Au centre du sanctuaire, trône la statue en schiste noir d’un mètre de Rishabhdev (aussi connu sous le nom d’Adinath) le premier des vingt-quatre Tirthankars (enseignants illuminés) de la foi jaïne.
Rishabhdev est né de Nabhi et Marudevi, le roi et la reine d’Ayodhya, le neuvième jour du mois de Chaitra Krishna Navami (mars-avril). La ville d’Ayodhya est donc non seulement sacrée pour les hindous (c’est le lieu de naissance du seigneur Rama), mais aussi pour les jaïns.
Rishabhdeo est généralement représenté dans la posture du lotus ou en « kayotsarga », c’est-à-dire debout dans un état contemplatif.

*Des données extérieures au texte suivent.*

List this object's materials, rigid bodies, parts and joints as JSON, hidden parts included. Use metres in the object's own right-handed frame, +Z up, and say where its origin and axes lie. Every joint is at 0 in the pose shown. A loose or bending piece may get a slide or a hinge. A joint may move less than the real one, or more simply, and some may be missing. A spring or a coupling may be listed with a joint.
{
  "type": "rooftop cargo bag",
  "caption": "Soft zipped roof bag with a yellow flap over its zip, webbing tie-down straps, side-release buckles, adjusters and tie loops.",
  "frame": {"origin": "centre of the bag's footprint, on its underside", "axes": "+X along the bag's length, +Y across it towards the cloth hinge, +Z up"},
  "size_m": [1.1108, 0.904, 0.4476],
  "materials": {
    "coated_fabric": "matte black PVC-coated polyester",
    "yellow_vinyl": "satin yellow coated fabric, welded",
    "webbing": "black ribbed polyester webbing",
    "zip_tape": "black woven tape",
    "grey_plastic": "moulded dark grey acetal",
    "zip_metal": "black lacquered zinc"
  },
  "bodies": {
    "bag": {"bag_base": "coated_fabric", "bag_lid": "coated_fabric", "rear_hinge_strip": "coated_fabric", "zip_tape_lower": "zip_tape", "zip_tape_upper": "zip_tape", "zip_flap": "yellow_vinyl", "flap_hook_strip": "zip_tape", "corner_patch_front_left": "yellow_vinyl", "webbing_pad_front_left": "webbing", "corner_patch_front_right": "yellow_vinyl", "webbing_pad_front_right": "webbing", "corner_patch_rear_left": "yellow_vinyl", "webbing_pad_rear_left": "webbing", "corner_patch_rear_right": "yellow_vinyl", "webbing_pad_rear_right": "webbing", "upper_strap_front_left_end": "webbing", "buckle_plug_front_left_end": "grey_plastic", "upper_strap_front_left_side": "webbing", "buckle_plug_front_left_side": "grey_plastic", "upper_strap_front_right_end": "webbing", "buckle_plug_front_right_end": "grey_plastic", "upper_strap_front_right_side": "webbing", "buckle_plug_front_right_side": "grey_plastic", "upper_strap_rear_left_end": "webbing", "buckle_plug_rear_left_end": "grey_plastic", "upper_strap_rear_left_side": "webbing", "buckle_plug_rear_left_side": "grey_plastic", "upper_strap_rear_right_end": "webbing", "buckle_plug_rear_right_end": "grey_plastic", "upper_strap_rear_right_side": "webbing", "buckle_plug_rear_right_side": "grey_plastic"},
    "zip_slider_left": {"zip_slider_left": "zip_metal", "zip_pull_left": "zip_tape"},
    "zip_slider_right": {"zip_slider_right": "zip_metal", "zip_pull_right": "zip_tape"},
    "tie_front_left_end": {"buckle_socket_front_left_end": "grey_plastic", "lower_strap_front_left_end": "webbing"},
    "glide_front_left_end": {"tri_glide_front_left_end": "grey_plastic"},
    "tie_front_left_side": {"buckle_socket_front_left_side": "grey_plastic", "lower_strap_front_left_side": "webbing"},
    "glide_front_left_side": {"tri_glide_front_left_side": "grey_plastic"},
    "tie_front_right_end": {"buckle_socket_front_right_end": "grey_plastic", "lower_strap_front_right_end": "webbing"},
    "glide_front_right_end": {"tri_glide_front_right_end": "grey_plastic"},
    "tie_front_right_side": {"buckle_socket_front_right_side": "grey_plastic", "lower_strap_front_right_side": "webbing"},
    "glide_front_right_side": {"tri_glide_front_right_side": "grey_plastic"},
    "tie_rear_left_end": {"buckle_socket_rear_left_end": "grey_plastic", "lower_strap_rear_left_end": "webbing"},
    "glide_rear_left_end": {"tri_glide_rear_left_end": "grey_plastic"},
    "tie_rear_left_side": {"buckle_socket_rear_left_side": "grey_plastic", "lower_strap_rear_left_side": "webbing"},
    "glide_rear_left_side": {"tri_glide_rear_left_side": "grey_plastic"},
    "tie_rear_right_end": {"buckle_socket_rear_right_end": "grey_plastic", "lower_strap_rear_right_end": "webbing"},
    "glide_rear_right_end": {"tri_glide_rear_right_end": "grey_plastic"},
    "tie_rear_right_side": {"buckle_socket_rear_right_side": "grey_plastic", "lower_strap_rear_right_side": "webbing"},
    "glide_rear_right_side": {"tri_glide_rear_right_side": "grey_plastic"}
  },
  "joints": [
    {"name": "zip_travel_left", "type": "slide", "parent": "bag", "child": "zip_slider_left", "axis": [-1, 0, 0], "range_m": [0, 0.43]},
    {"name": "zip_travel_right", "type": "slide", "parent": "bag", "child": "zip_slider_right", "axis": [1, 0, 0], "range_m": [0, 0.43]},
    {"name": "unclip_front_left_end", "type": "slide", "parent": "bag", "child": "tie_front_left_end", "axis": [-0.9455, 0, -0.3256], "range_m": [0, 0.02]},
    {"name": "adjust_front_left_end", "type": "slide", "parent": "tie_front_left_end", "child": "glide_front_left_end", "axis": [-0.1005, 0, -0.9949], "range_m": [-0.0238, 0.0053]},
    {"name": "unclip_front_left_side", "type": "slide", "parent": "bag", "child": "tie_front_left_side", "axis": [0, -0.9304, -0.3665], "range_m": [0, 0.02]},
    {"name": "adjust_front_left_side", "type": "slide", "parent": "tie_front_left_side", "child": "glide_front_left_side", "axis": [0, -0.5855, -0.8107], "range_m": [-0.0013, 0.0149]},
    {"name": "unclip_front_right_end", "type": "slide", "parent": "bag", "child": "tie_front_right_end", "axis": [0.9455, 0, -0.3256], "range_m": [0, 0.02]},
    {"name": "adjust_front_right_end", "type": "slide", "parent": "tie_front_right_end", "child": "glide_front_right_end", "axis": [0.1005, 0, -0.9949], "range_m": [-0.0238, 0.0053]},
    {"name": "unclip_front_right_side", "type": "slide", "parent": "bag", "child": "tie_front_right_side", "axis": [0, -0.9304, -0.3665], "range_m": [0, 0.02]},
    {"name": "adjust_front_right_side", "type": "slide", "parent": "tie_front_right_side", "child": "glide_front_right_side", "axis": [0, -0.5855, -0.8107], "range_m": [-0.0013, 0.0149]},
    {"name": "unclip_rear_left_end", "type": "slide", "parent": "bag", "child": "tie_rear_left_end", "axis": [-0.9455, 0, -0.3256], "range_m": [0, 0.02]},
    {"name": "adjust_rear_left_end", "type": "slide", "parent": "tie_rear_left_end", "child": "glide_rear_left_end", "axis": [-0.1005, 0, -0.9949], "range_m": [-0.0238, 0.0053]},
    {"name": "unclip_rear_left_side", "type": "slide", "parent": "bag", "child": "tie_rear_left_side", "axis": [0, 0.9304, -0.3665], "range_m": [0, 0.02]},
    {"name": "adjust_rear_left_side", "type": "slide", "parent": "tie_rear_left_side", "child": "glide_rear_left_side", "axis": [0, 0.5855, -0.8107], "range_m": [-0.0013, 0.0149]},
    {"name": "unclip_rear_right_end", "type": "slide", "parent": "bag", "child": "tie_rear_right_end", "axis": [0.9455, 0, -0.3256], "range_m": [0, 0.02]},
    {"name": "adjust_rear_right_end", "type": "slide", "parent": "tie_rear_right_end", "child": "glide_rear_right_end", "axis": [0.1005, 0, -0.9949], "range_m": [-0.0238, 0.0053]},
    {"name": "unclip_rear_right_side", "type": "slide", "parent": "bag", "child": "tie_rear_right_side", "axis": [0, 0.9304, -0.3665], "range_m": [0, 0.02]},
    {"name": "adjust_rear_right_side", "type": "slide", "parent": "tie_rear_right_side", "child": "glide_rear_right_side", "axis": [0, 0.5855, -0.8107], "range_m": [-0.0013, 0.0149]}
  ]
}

Les traits distinctifs du Tirthankar sont ses longues mèches de cheveux qui tombent sur ses épaules et un taureau gravé à ses pieds.

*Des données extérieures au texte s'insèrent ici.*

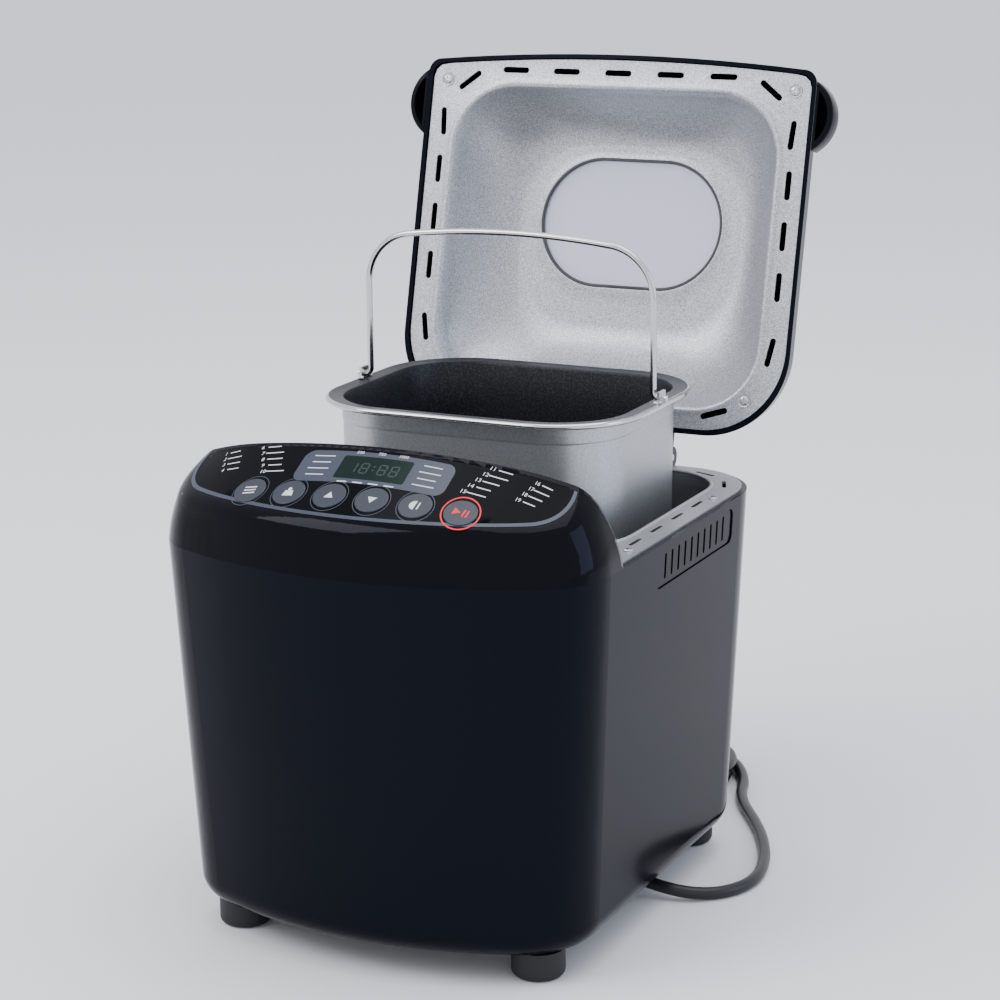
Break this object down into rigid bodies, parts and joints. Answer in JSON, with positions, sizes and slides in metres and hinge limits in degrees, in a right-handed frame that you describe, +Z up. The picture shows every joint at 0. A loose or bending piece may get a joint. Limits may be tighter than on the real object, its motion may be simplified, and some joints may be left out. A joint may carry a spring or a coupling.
{
  "type": "bread machine",
  "caption": "Countertop bread machine with gloss black housing, sloped control fascia, hinged domed lid with window, lift-out pan with bail, kneading drive and mains lead",
  "frame": {"origin": "Middle of the footprint of the whole appliance with the lid open, on the table, under the feet", "axes": "+Z up from the table, +Y from the control fascia to the lid hinge, +X to the right seen from the front"},
  "size_m": [0.2901, 0.4211, 0.4503],
  "materials": {
    "housing_gloss_black": "high-gloss black moulding",
    "fascia_gloss_black": "high-gloss black moulding",
    "overlay_film": "printed polyester film",
    "button_grey": "satin blue-grey moulding",
    "lcd_glass": "dark display window",
    "black_plastic": "fine-grained black moulding",
    "silver_paint": "silver metallic paint",
    "silver_sheet": "satin coated steel sheet",
    "window_glass": "clear tempered glass",
    "pan_aluminium": "satin cast aluminium",
    "nonstick_coat": "dark non-stick coating",
    "chrome_wire": "bright chrome-plated wire",
    "steel_zinc": "zinc-plated steel",
    "element_steel": "heat-toned stainless tube",
    "silicone_grey": "soft silicone",
    "foot_rubber": "moulded rubber",
    "belt_rubber": "ribbed rubber belt",
    "board_green": "solder-masked laminate",
    "cord_pvc": "black flexible PVC"
  },
  "bodies": {
    "housing": {"outer_housing": "housing_gloss_black", "base_cover": "black_plastic", "rubber_feet": "foot_rubber", "vent_grille_right": "black_plastic", "vent_grille_left": "black_plastic", "deck_ring": "silver_sheet", "deck_screws": "steel_zinc", "chamber_liner": "silver_sheet", "heating_element": "element_steel", "element_clips": "steel_zinc", "temperature_sensor": "steel_zinc", "pan_socket": "silver_sheet", "spring_clips": "steel_zinc", "chassis_plate": "steel_zinc", "bearing_block": "steel_zinc", "drive_belt": "belt_rubber", "motor_body": "steel_zinc", "motor_mounts": "silicone_grey", "motor_capacitor": "black_plastic", "power_board": "board_green", "control_fascia": "fascia_gloss_black", "panel_overlay": "overlay_film", "lcd_lens": "lcd_glass", "lcd_module": "lcd_glass", "control_board": "board_green", "tact_switches": "black_plastic", "hinge_pins": "steel_zinc", "hinge_brackets": "black_plastic", "strain_relief": "cord_pvc", "power_cord": "cord_pvc", "cord_coil": "cord_pvc", "cord_tie": "black_plastic", "mains_plug": "cord_pvc"},
    "lid": {"lid_shell": "housing_gloss_black", "lid_plate": "silver_paint", "window_gasket": "silicone_grey", "window_inner": "window_glass", "window_outer": "window_glass", "lid_screws": "steel_zinc", "lid_grips": "black_plastic"},
    "pan": {"pan_body": "pan_aluminium", "pan_base_ring": "pan_aluminium", "pan_seal": "silicone_grey", "bail_brackets": "steel_zinc"},
    "kneader": {"pan_shaft": "steel_zinc", "pan_coupling": "steel_zinc", "kneading_paddle": "nonstick_coat"},
    "bail": {"bail_handle": "chrome_wire"},
    "drive": {"drive_shaft": "steel_zinc", "drive_coupling": "steel_zinc", "large_pulley": "black_plastic"},
    "motor_rotor": {"motor_shaft": "steel_zinc", "motor_pulley": "steel_zinc"},
    "key_menu": {"button_menu": "button_grey"},
    "key_weight": {"button_weight": "button_grey"},
    "key_up": {"button_up": "button_grey"},
    "key_down": {"button_down": "button_grey"},
    "key_colour": {"button_colour": "button_grey"},
    "key_start": {"button_start": "button_grey"}
  },
  "joints": [
    {"name": "lid_hinge", "type": "hinge", "parent": "housing", "child": "lid", "pos_m": [0, 0.1011, 0.2204], "axis": [-1, 0, 0], "range_deg": [-104.2, 0]},
    {"name": "pan_lift", "type": "slide", "parent": "housing", "child": "pan", "axis": [0, 0.2836, 0.9589], "range_m": [-0.07404, 0]},
    {"name": "bail_swing", "type": "hinge", "parent": "pan", "child": "bail", "pos_m": [0, 0.0015, 0.2783], "axis": [-1, 0, 0], "range_deg": [-90, 0]},
    {"name": "drive_spin", "type": "hinge", "parent": "housing", "child": "drive", "pos_m": [0, -0.0195, 0.022], "axis": [0, 0, 1], "continuous": true},
    {"name": "motor_spin", "type": "hinge", "parent": "housing", "child": "motor_rotor", "pos_m": [0, -0.1575, 0.022], "axis": [0, 0, 1], "continuous": true},
    {"name": "paddle_spin", "type": "hinge", "parent": "pan", "child": "kneader", "pos_m": [0, 0.0015, 0.1445], "axis": [0, 0, 1], "continuous": true},
    {"name": "press_menu", "type": "slide", "parent": "housing", "child": "key_menu", "axis": [0.1319, 0.4777, -0.8686], "range_m": [0, 0.0008], "stiffness_N_per_m": 400, "springref_m": -0.0005},
    {"name": "press_weight", "type": "slide", "parent": "housing", "child": "key_weight", "axis": [0.079, 0.4804, -0.8735], "range_m": [0, 0.0008], "stiffness_N_per_m": 400, "springref_m": -0.0005},
    {"name": "press_up", "type": "slide", "parent": "housing", "child": "key_up", "axis": [0.0263, 0.4818, -0.8759], "range_m": [0, 0.0008], "stiffness_N_per_m": 400, "springref_m": -0.0005},
    {"name": "press_down", "type": "slide", "parent": "housing", "child": "key_down", "axis": [-0.0263, 0.4818, -0.8759], "range_m": [0, 0.0008], "stiffness_N_per_m": 400, "springref_m": -0.0005},
    {"name": "press_colour", "type": "slide", "parent": "housing", "child": "key_colour", "axis": [-0.079, 0.4804, -0.8735], "range_m": [0, 0.0008], "stiffness_N_per_m": 400, "springref_m": -0.0005},
    {"name": "press_start", "type": "slide", "parent": "housing", "child": "key_start", "axis": [-0.1319, 0.4777, -0.8686], "range_m": [0, 0.0008], "stiffness_N_per_m": 400, "springref_m": -0.0005}
  ],
  "couplings": [
    {"joint": "pan_lift", "follows": "lid_hinge", "m_per_rad": 0.04071},
    {"joint": "bail_swing", "follows": "lid_hinge", "ratio": 0.8637},
    {"joint": "motor_spin", "follows": "drive_spin", "ratio": 4.6667},
    {"joint": "paddle_spin", "follows": "drive_spin", "ratio": 1}
  ]
}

« Kesariya ji » est un autre nom donné à cette statue. En effet, des offrandes de « kesar » (safran en Hindi) sont effectuées tous les jours sur la déité. Lors de festivals particuliers, une pâte spéciale à base de safran est plaquée sur le corps entier du saint.
Le safran de par sa couleur représente le feu et comme le feu purifie tout, cette épice symbolise par conséquent la pureté. Cette couleur est aussi associée à l’abstinence religieuse ; c’est notamment celle que portent les sadhous qui ont renoncé au monde matériel.
Bien que le temple date du 8e siècle, on pense que Kesariya ji est vénéré depuis l’antiquité, non seulement par les Digambars et les Shwetambars, les deux grandes branches de la foi jaïne, mais aussi par les hindous (les vishnouïtes et les shivaïtes en particulier) et par les tribus Bhils des environs. Et il y a plusieurs raisons à cela énoncées dans les paragraphes suivants.
Dans le Bhagavata Purana, un des textes sacrés de l’hindouisme, « Rishabha » est l’un des vingt-quatre avatars du dieu Vishnou (le huitième pour être précis). Certains érudits affirment que cet avatar est Rishabhdev, le premier Tirthankar du jaïnisme.
De plus, dans certains textes du shivaïsme comme le Linga Purana, Rishabhdev est perçu comme une forme du seigneur Shiva. « Rishabha », dans la littérature védique, signifie « taureau » et c’est une épithète de Rudra, le maître des animaux, un autre aspect de Shiva.
Même s’il l’on n’adhère pas à ces théories, force est de constater qu’il existe de nombreuses similitudes entre Rishabhdev et Shiva.
Rishabhdev est un ascète Digambar, c’est-à-dire qu’il ne porte aucun vêtement. Shiva est aussi un anachorète, vêtu d’un simple pagne. Les deux sont représentés dans une posture yogique avec les yeux mi-clos et des cheveux longs. Autre ressemblance frappante, le taureau est le symbole de Rishabhdev et Nandi, la monture de Shiva est aussi un taureau. Pour finir, le Tirthankar a atteint la Moksha (salut) au Mont Kailash qui est la demeure même du Seigneur Shiva.
En raison de ces avatars hindous revendiqués de Rishabhdev, on trouve dans le complexe, en plus du sanctuaire jaïn principal, deux temples hindous, Sri Charbhuja ji dédié à Krishna (avatar de Vishnou) et Shri Ekling Ji Somnath, représentant Shiva sous la forme d’un lingam.
Ce sont aussi des « prêtres » hindous qui effectuent les rituels sur la statue et non des religieux jaïns.
Chose étonnante, la statue de Rishabhdev est également révérée par les Bhils, le peuple autochtone de la région du Mewar-Vagad (Udaipur, Dungarpur et Banswara), qui l’appellent « Kala ji », le dieu noir.
Ce culte est probablement lié à une légende populaire Bhil qui raconte qu’un villageois du nom de Dhulia a vu dans un rêve l’idole du seigneur noir, là où le temple est bâti actuellement, enfouie sous un monticule de terre et Kamadhenu, la mère des vaches sacrées, venait y verser son lait en guise d’offrande.
S’il est très courant pour les Bhils de vénérer les déités classiques du panthéon hindou en plus de leurs divinités locales comme Kanalyo Mata ou Bhed Mata, le culte d’une image jaïne est beaucoup plus rare… Et c’est ce qui ajoute à l’unicité de ce sanctuaire.